Alternative of urllib.urlretrieve in Python 3.5

Question

I am currently doing a course on machine learning in UDACITY . In there they have written some code in python 2.7 but as i am currently using python 3.5 , i am getting some error . This is the code

import urllib
url = "https://www.cs.cmu.edu/~./enron/enron_mail_20150507.tgz"
urllib.urlretrieve(url, filename="../enron_mail_20150507.tgz")
print ("download complete!")

I tried urllib.request .

  import urllib
  url = "https://www.cs.cmu.edu/~./enron/enron_mail_20150507.tgz"
  urllib.request(url, filename="../enron_mail_20150507.tgz")
  print ("download complete!")

But still gives me error .

urllib.request(url, filename="../enron_mail_20150507.tgz")
TypeError: 'module' object is not callable

I am using PyCharm as my IDE .

Someone just answerd it and worked for me . instead of urllib.urlretrive one would have to use urllib.request.urlretrieve — CodeHead, Jul 13 '16 at 17:59

mgilson · Accepted Answer · 2016-07-13T18:00:05.477

You'd use urllib.request.urlretrieve. Note that this function "may become deprecated at some point in the future", so you might be better off using the less likely to be deprecated interface:

# Adapted from the source:
# https://hg.python.org/cpython/file/3.5/Lib/urllib/request.py#l170
with open(filename, 'wb') as out_file:
    with contextlib.closing(urllib.request.urlopen(url)) as fp:
        block_size = 1024 * 8
        while True:
            block = fp.read(block_size)
            if not block:
                break
            out_file.write(block)

For small enough files, you could just read and write the whole thing and drop the loop entirely.

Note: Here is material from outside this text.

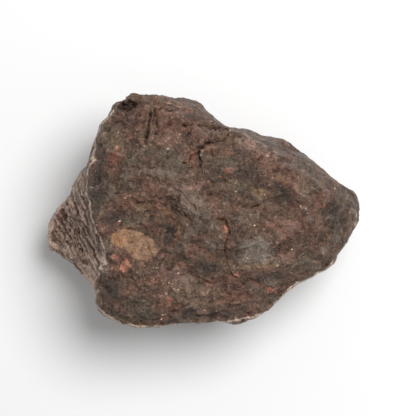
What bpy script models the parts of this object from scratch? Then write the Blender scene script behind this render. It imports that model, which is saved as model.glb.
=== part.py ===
"""A stony meteorite, found weathered: one natural solid lying on its small flat underside.

The stone is shaped like a surveyed piece of ground. A belt of points runs round its widest
line, an upper skin of survey points rises from the belt to the crown, and a lower skin sinks
from it to the foot. Thumbprint hollows, low humps, a gas pit and rough ground are then
pressed into the skin, and the foot is cut flat. All places below are in millimetres.
"""

import math

import bmesh
import bpy
from mathutils import Vector, noise
from mathutils.geometry import delaunay_2d_cdt

for old in list(bpy.data.objects):
    bpy.data.objects.remove(old, do_unlink=True)

# Driving dimensions
MM = 0.001
LENGTH = 67.0
WIDTH = 49.0
HEIGHT = 36.0
SKIN_CELL = 0.7          # grid of the first even skin
FACE_COUNT = 9000        # triangles left on the finished stone
EDGE_ROUNDING = 1        # smoothing passes over the broken edges
SHARP_ANGLE = math.radians(50)

STONE_COLOR = (0.089, 0.071, 0.062, 1.0)
STONE_ROUGHNESS = 0.6

# The widest line, from the left tip round by the back, the right tip and the front.
BELT = [
    (-33.5, -5, 11), (-33.5, -2, 10), (-32, 0, 10.5), (-29.5, 1.5, 12), (-28.5, 4.5, 13),
    (-26, 8.5, 15), (-24.5, 9.5, 20), (-23.5, 13, 25), (-21.5, 17.5, 25.5), (-18, 21, 27),
    (-15, 23.5, 27), (-9.5, 23.5, 26.5), (-8.5, 24.5, 16), (-4, 24, 15), (-1, 23, 15),
    (1, 21, 16), (5.5, 17.5, 21), (8, 17.5, 20), (11.5, 16, 17), (16.5, 15, 15),
    (19.5, 13.5, 15), (24, 10, 18), (28, 6.5, 18), (30, 5.5, 17), (32, 4, 15),
    (33, 1.5, 15), (32.5, -2.5, 16), (30, -6, 18.5), (28, -8.5, 20), (27.5, -10.5, 21.5),
    (25.5, -12.5, 22), (20.5, -14.5, 23.5), (18, -16, 24), (14, -20.5, 23), (10, -22, 23.5),
    (7, -23, 23.5), (5, -22.5, 24), (-3.5, -23, 25), (-14, -24, 24.5), (-16.5, -23, 24.5),
    (-21.5, -20.5, 24), (-22.5, -18.5, 23.5), (-22, -16.5, 19.5), (-25, -15, 14),
    (-27, -13, 13), (-29.5, -10, 12), (-33, -7.5, 11),
]

# Broken edges, each a line of survey points that stays an edge of the upper skin.
LEFT_RIDGE = [
    (-23, 11, 28.5), (-23.5, 8.5, 29), (-23.5, 4.5, 30), (-23, 0, 30.5), (-21, -5.5, 31),
    (-19.5, -8.5, 30.5), (-21, -11.5, 29), (-21.5, -16, 25.5),
]
BACK_RIDGE = [
    (5.5, 16.5, 30), (8, 16, 30.5), (12, 13.5, 30.5), (15.5, 11.5, 29.5), (21.5, 10.5, 24),
]
SLAB_EDGE = [(-8.5, 23, 25), (-6, 22, 26.5), (-3.5, 20.5, 27), (-1, 21, 24)]
RIGHT_RIDGE = [(13.5, 8.5, 32), (19.5, 3.5, 31), (21, -2, 30), (17.5, -10, 29)]

# Survey points between the edges.
LEFT_FLANK = [
    (-26.5, 5.5, 21), (-28, 1, 18.5), (-28.5, -3, 16.5), (-25.5, -2, 22.5), (-31.5, -4, 13),
    (-30, -7, 14.5), (-24.5, -7, 21.5), (-27, -10, 16.5), (-24, -12.5, 19),
]
BACK_SHELVES = [
    (-7.5, 23.5, 19), (-3.5, 22.5, 20), (1, 20, 21.5), (4.5, 17.5, 23.5), (12, 14.5, 24),
    (18.5, 12.5, 20),
]
BACK_LOBE = [
    (-21, 15, 29.5), (-19, 18.5, 29), (-15.5, 21, 28.5), (-10.5, 22, 29.5),
    (-19, 14.5, 30.5), (-14, 18.5, 30.5), (-11.5, 15.5, 31.5), (-8, 19.5, 30),
    (-1.5, 17, 29.5), (2.5, 17.5, 28),
]
CROWN = [
    (-20, 7.5, 32), (-19.5, 0, 32.5), (-17, -6.5, 32.5), (-10.5, 10.5, 33.5), (-5, 12.5, 33),
    (-10.5, 4, 34.5), (-4, 5, 35), (0.5, -0.5, 36), (2, 14, 32), (9.5, 11.5, 32.5),
    (5.5, 7.5, 34.5), (9, 2, 34), (3, -5, 35), (-9, -5, 34), (-7.5, -9.5, 33), (3, -11.5, 32.5),
    (9.5, -7, 33),
]
RIGHT_END = [
    (21.5, 6.5, 29), (28, 2.5, 25), (31, 0, 21.5), (29.5, -4, 22), (26, -1, 27), (25, -8, 25),
    (15, -1, 32), (22, -10.5, 26),
]
FRONT_SLOPE = [
    (14.5, -13, 28.5), (12, -18.5, 26), (9.5, -15, 29.5), (5.5, -20.5, 26), (0, -17, 30),
    (-6, -20.5, 28), (-15, -21, 27.5), (-19.5, -18, 28), (-18.5, -15, 29), (-13, -15.5, 30.5),
]

# The lower skin: broken sides down to an undercut edge, a belly, and the foot below the cut.
UNDERCUT_EDGE = [
    (-30.5, -5.5, 6), (-24, 7.5, 8), (-19, 19, 7), (-3, 20.5, 5), (14, 11.5, 5.5), (28.5, 2.5, 6),
    (24, -9, 5), (8.5, -19, 6), (-15, -20.5, 5.5), (-21, -13, 7), (-30.5, -5.5, 6),
]
BELLY = [
    (-24, -3, 2.5), (-17, 10, 2.5), (-9, 16, 2), (2, 13, 2), (14, 6.5, 2), (23, 0, 2.5),
    (16, -9, 2), (5, -15, 2), (-9, -16, 2), (-17.5, -10, 2.5),
]
FOOT = [
    (-12, -4, -1), (-8, 5, -1), (-1, 8.5, -1), (8, 5, -1), (12, 0, -1), (8, -7, -1),
    (-1, -9, -1), (-9, -8, -1),
]

# Soft relief on the crown: place, reach along and across, turn in degrees, depth (- is a hump).
RELIEF = [
    (-6.5, 17, 7, 3, 100, 1.2),      # valley that runs down from the back edge
    (-13, -2.5, 6.5, 4.5, -10, 1.5), # bowl in the left half
    (-17, 7, 3.5, 2, 10, 0.5),       # trough behind the bowl
    (13.5, 2.5, 6.5, 4, -60, 1.2),   # bowl left of the right ridge
    (24.5, -3, 6, 2.5, 60, 0.8),     # hollow outside the right ridge
    (10, -8, 4.5, 3.5, 15, 0.5),     # smooth dish near the front
    (9, 1.5, 4, 1.2, 3, 0.5),        # groove behind the crest
    (-5, 3, 10, 2.5, -36, -1.0),     # long hump across the crown
    (19.5, 4, 6, 1.6, -65, -0.7),    # hump along the right ridge
    (-18, 12, 4, 3, 60, -0.5),
    (1, 16, 4, 2, 5, -0.6),
    (-15, -13, 5, 3, 20, -0.5),
    (3, 9.5, 2.5, 2, 40, 0.7),       # hollow round the orange crystal
    (-3, -15, 5, 2.5, 10, 0.4),
]

# The gas pit near the back left edge
PIT_PLACE = (-15.0, 21.0)
PIT_REACH = (2.0, 1.0)
PIT_TURN = math.radians(12)
PIT_STEEPNESS = 1.7      # above 1 the pit has a flat floor and steep walls
PIT_DEPTH = 2.4

# Rough ground: size of the lumps, height, seed place; the underside is rougher by this share
UNDERSIDE_ROUGHNESS = 0.8
GROUND = [(13.0, 0.55, (3.1, 7.7, 1.3)), (5.5, 0.38, (11.2, 4.9, 8.6)), (2.6, 0.16, (5.8, 2.2, 9.4))]


def stone_skin(belt, lines, points):
    """Triangles over the belt outline: the belt, lines kept as edges, and loose points."""
    survey = list(belt)
    edges = []
    for line in lines:
        first = len(survey)
        survey += line
        edges += [(i, i + 1) for i in range(first, len(survey) - 1)]
    survey += points
    plan = [Vector(point[:2]) for point in survey]
    outline = [list(range(len(belt)))]
    made = delaunay_2d_cdt(plan, edges, outline, 1, 0.001)
    heights = [survey[sources[0]][2] for sources in made[3]]
    corners = [(spot.x, spot.y, height) for spot, height in zip(made[0], heights)]
    return corners, made[2]


def closed_survey():
    """Upper and lower skins, sewn together along the belt."""
    middle = BACK_SHELVES + LEFT_FLANK + BACK_LOBE + CROWN + RIGHT_END + FRONT_SLOPE
    upper = stone_skin(BELT, [LEFT_RIDGE, BACK_RIDGE, SLAB_EDGE, RIGHT_RIDGE], middle)
    lower = stone_skin(BELT, [UNDERCUT_EDGE], BELLY + FOOT)
    bm = bmesh.new()
    for corners, faces in (upper, lower):
        made = [bm.verts.new(corner) for corner in corners]
        for face in faces:
            bm.faces.new([made[i] for i in face])
    bmesh.ops.remove_doubles(bm, verts=bm.verts, dist=0.001)
    bmesh.ops.recalc_face_normals(bm, faces=bm.faces)
    return bm


def dish(place, centre, reach, turn=0.0):
    """1 in the middle of a soft oval, falling to 0 outside it."""
    dx = place.x - centre[0]
    dy = place.y - centre[1]
    along = (dx * math.cos(turn) + dy * math.sin(turn)) / reach[0]
    across = (dy * math.cos(turn) - dx * math.sin(turn)) / reach[1]
    return math.exp(-(along * along + across * across))


def ground_height(place, down):
    """How far the rough ground stands off the skin, more so where it faces down."""
    rough = sum(height * noise.fractal(place / size + Vector(seed), 1.0, 2.0, 3)
                for size, height, seed in GROUND)
    return rough * (1.0 + UNDERSIDE_ROUGHNESS * min(max(down * 3.0, 0.0), 1.0))


def relief_depth(place, up):
    """How deep the soft relief and the pit press in, on ground that faces up."""
    depth = sum(deep * dish(place, (x, y), (along, across), math.radians(turn))
                for x, y, along, across, turn, deep in RELIEF)
    pit = min(PIT_STEEPNESS * dish(place, PIT_PLACE, PIT_REACH, PIT_TURN), 1.0)
    return depth * min(max(up * 2.0, 0.0), 1.0) + PIT_DEPTH * pit * (up > 0.0)


def apply_modifier(stone, kind, **settings):
    """Add a modifier with its settings and apply it."""
    modifier = stone.modifiers.new(kind.lower(), kind)
    for name, value in settings.items():
        setattr(modifier, name, value)
    bpy.context.view_layer.objects.active = stone
    bpy.ops.object.modifier_apply(modifier=modifier.name)


def weather(stone):
    """Press the relief into the even skin and stand the rough ground on it."""
    bm = bmesh.new()
    bm.from_mesh(stone.data)
    bm.normal_update()
    moves = []
    for vert in bm.verts:
        place = vert.co.copy()
        normal = vert.normal.copy()
        sunk = Vector((0, 0, relief_depth(place, normal.z)))
        moves.append(normal * ground_height(place, -normal.z) - sunk)
    for vert, move in zip(bm.verts, moves):
        vert.co += move
    bm.to_mesh(stone.data)
    bm.free()


def bring_to_size(stone):
    """Fit the length, the width and the height above the foot cut, centred over the origin."""
    bm = bmesh.new()
    bm.from_mesh(stone.data)
    xs = [vert.co.x for vert in bm.verts]
    ys = [vert.co.y for vert in bm.verts]
    top = max(vert.co.z for vert in bm.verts)
    for vert in bm.verts:
        vert.co.x = (vert.co.x - (min(xs) + max(xs)) / 2.0) * LENGTH / (max(xs) - min(xs))
        vert.co.y = (vert.co.y - (min(ys) + max(ys)) / 2.0) * WIDTH / (max(ys) - min(ys))
        vert.co.z *= HEIGHT / top
    whole = list(bm.verts) + list(bm.edges) + list(bm.faces)
    cut = bmesh.ops.bisect_plane(bm, geom=whole, plane_co=(0, 0, 0), plane_no=(0, 0, 1),
                                 clear_inner=True)
    rim = [part for part in cut["geom_cut"] if isinstance(part, bmesh.types.BMEdge)]
    bmesh.ops.holes_fill(bm, edges=rim)
    bmesh.ops.scale(bm, vec=(MM, MM, MM), verts=bm.verts)
    bmesh.ops.recalc_face_normals(bm, faces=bm.faces)
    bm.to_mesh(stone.data)
    bm.free()


def stone_material():
    """Dark grey-brown weathered stone."""
    material = bpy.data.materials.new("stone")
    material.use_nodes = True
    shader = material.node_tree.nodes["Principled BSDF"]
    shader.inputs["Base Color"].default_value = STONE_COLOR
    shader.inputs["Roughness"].default_value = STONE_ROUGHNESS
    shader.inputs["Metallic"].default_value = 0.0
    return material


def build_meteorite():
    """The whole stone, as one closed solid."""
    mesh = bpy.data.meshes.new("meteorite")
    survey = closed_survey()
    survey.to_mesh(mesh)
    survey.free()
    stone = bpy.data.objects.new("meteorite", mesh)
    bpy.context.collection.objects.link(stone)
    apply_modifier(stone, "REMESH", mode="VOXEL", voxel_size=SKIN_CELL)
    apply_modifier(stone, "SMOOTH", factor=0.5, iterations=EDGE_ROUNDING)
    weather(stone)
    apply_modifier(stone, "DECIMATE", ratio=FACE_COUNT / (2.0 * len(stone.data.polygons)))
    bring_to_size(stone)
    stone.data.shade_smooth()
    stone.data.set_sharp_from_angle(angle=SHARP_ANGLE)
    stone.data.materials.append(stone_material())
    return stone


build_meteorite()
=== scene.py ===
import math

import bpy
import numpy as np
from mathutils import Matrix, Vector, noise


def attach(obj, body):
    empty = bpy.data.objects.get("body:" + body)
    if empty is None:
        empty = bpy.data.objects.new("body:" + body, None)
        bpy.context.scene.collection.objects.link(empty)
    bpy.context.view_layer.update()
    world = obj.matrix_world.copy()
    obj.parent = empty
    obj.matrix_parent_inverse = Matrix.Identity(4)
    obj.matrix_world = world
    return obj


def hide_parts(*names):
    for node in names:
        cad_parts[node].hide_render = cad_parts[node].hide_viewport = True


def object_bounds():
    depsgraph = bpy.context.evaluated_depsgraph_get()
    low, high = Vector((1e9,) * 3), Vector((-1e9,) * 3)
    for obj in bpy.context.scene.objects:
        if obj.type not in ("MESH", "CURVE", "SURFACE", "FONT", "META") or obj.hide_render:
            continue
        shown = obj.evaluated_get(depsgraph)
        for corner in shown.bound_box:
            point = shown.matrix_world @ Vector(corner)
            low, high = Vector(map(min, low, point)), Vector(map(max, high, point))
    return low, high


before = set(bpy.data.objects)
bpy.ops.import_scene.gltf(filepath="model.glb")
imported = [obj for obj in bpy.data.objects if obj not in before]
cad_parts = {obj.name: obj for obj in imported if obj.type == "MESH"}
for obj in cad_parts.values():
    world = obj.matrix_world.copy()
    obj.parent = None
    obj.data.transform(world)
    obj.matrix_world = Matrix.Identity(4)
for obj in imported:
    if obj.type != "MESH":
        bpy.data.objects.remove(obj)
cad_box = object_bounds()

# ---------------------------------------------------------------------------------------
# The stone: one lump of weathered chondrite, grown together in one body. It starts from the
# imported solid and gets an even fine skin. Its cracks, ribs, ledges, pit and grain are worked
# into that skin, and one material gives it its crust, its fragments and its rust.

MM = 0.001
SKIN_CELL = 0.56 * MM    # the even skin's faces; finer where it faces up and at cracks
SAME_POINT = 0.001 * MM
SEAM_ANGLE = 1.15        # radians between faces that are opened flat apart
ISLAND_GAP = 0.004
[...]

this is what I needed, but my god is it ugly. – Michael Altfield Aug 16 '20 at 19:54 — Michael Altfield, Aug 16 '20 at 19:54

score 4 · Answer 2 · edited Dec 02 '21 at 13:45

4

You can use shutil.copyfileobj() to magically copy from the url bytestream to the file.

import urllib.request
import shutil

url = "http://www.somewebsite.com/something.pdf"
output_file = "save_this_name.pdf"
with urllib.request.urlopen(url) as response, open(output_file, 'wb') as out_file:
    shutil.copyfileobj(response, out_file)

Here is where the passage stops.